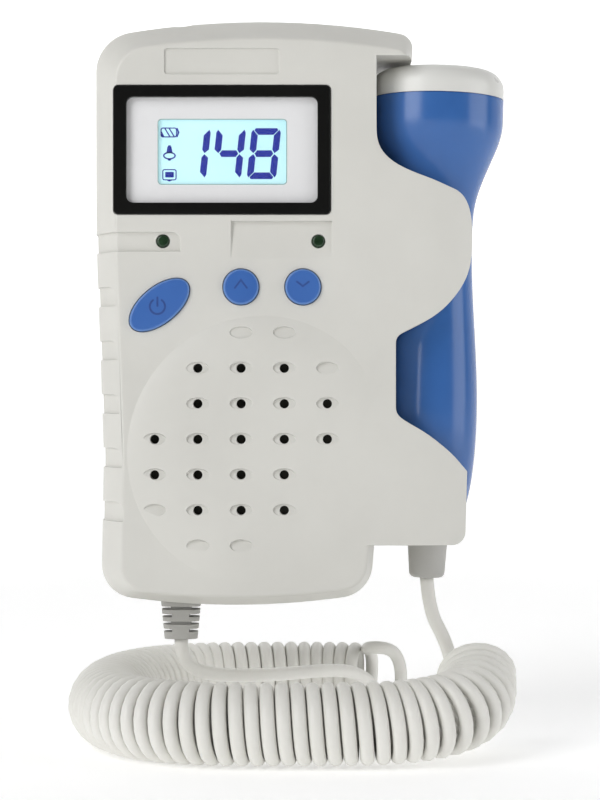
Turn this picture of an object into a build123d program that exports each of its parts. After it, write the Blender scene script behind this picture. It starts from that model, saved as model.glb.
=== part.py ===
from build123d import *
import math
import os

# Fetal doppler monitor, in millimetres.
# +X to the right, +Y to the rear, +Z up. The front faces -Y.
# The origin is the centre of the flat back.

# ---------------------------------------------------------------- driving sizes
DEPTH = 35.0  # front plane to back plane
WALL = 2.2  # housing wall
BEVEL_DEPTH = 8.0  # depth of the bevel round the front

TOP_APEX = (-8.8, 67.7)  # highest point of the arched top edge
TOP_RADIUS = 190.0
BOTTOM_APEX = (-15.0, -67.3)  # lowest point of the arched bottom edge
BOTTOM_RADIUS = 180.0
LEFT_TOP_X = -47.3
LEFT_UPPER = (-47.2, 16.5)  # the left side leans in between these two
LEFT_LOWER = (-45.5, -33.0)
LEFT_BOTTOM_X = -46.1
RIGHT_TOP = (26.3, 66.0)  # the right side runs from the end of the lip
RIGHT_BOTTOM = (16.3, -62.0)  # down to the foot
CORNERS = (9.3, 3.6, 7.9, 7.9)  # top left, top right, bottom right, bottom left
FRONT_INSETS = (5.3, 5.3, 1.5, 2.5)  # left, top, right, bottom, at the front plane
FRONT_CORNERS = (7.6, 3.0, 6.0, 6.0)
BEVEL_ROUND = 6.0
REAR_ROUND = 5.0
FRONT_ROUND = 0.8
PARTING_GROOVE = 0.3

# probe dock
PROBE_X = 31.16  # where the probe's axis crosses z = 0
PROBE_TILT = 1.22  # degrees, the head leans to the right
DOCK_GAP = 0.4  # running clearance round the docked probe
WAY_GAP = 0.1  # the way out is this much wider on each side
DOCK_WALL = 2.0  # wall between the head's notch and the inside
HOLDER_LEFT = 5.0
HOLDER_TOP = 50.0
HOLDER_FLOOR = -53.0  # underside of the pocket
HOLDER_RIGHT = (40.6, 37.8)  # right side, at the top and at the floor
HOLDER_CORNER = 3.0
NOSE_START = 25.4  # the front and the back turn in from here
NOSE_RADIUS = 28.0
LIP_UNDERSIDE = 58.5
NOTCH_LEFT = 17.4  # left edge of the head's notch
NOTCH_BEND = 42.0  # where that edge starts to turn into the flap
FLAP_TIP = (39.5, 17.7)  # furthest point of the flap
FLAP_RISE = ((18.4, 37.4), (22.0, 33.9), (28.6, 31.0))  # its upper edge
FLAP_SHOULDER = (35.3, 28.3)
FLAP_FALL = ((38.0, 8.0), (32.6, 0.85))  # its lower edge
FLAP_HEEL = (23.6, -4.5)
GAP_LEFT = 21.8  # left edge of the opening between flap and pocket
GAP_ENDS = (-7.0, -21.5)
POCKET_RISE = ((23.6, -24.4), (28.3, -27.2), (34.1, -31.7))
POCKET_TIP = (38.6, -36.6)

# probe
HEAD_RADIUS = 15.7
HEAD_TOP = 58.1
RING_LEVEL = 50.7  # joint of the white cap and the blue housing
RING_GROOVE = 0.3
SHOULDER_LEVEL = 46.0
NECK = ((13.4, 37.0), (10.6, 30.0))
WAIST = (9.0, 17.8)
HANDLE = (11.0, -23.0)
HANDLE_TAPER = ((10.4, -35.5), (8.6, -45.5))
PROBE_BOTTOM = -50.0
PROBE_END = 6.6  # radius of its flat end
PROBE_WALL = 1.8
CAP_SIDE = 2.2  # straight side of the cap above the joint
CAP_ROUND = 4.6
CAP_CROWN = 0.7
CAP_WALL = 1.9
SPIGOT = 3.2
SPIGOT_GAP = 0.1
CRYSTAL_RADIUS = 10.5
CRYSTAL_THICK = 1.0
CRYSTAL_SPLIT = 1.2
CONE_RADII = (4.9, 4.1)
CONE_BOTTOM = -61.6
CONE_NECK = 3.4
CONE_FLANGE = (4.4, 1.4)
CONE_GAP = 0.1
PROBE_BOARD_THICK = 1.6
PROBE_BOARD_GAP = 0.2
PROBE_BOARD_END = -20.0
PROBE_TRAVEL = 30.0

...

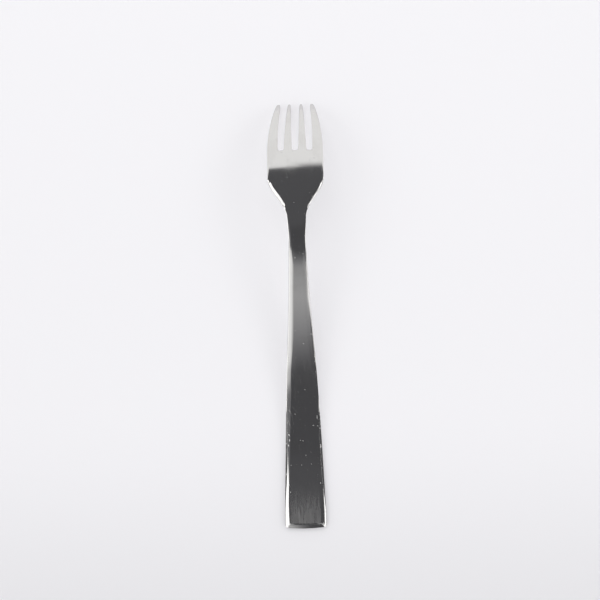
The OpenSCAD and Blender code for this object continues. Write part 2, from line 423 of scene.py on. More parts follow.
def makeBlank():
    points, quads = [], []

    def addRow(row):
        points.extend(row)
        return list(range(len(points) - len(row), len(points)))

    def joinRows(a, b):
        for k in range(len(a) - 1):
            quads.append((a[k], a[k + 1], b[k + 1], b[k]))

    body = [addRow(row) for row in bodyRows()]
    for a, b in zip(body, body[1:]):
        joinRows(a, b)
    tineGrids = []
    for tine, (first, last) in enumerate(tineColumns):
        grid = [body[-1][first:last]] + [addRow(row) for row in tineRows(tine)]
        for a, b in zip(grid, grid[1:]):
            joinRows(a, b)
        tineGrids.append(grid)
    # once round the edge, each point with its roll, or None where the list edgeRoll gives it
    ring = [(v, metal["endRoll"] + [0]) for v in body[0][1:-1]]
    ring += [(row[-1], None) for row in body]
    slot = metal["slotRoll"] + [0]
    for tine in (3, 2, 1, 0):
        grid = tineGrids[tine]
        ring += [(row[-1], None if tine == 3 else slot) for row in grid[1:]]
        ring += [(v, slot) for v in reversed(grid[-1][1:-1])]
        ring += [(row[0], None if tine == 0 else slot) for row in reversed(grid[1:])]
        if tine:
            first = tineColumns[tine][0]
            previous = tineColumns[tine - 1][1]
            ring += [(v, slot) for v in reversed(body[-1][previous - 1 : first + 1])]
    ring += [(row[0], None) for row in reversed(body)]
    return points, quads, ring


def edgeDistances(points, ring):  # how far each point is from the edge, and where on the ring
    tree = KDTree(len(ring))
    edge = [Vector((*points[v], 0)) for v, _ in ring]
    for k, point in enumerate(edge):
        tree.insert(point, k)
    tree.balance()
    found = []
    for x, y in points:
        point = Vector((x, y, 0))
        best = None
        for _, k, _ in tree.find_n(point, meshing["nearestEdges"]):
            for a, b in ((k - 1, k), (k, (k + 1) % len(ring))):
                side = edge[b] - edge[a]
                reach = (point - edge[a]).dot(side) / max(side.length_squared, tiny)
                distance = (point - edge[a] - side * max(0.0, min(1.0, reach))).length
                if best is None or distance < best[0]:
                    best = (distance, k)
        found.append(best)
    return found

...

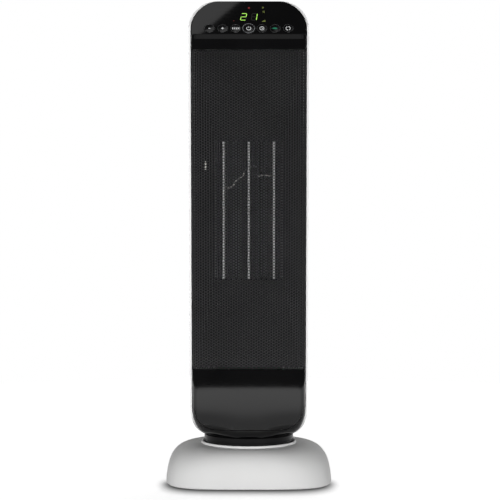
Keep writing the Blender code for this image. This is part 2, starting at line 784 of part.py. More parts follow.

## Stated task
Within the material above, transcribe exactly the lines that run from the line holding "Turn this picture" through the line holding "BEVEL_DEPTH = 8.0".

## Full response
Turn this picture of an object into a build123d program that exports each of its parts. After it, write the Blender scene script behind this picture. It starts from that model, saved as model.glb.
=== part.py ===
from build123d import *
import math
import os

# Fetal doppler monitor, in millimetres.
# +X to the right, +Y to the rear, +Z up. The front faces -Y.
# The origin is the centre of the flat back.

# ---------------------------------------------------------------- driving sizes
DEPTH = 35.0  # front plane to back plane
WALL = 2.2  # housing wall
BEVEL_DEPTH = 8.0  # depth of the bevel round the front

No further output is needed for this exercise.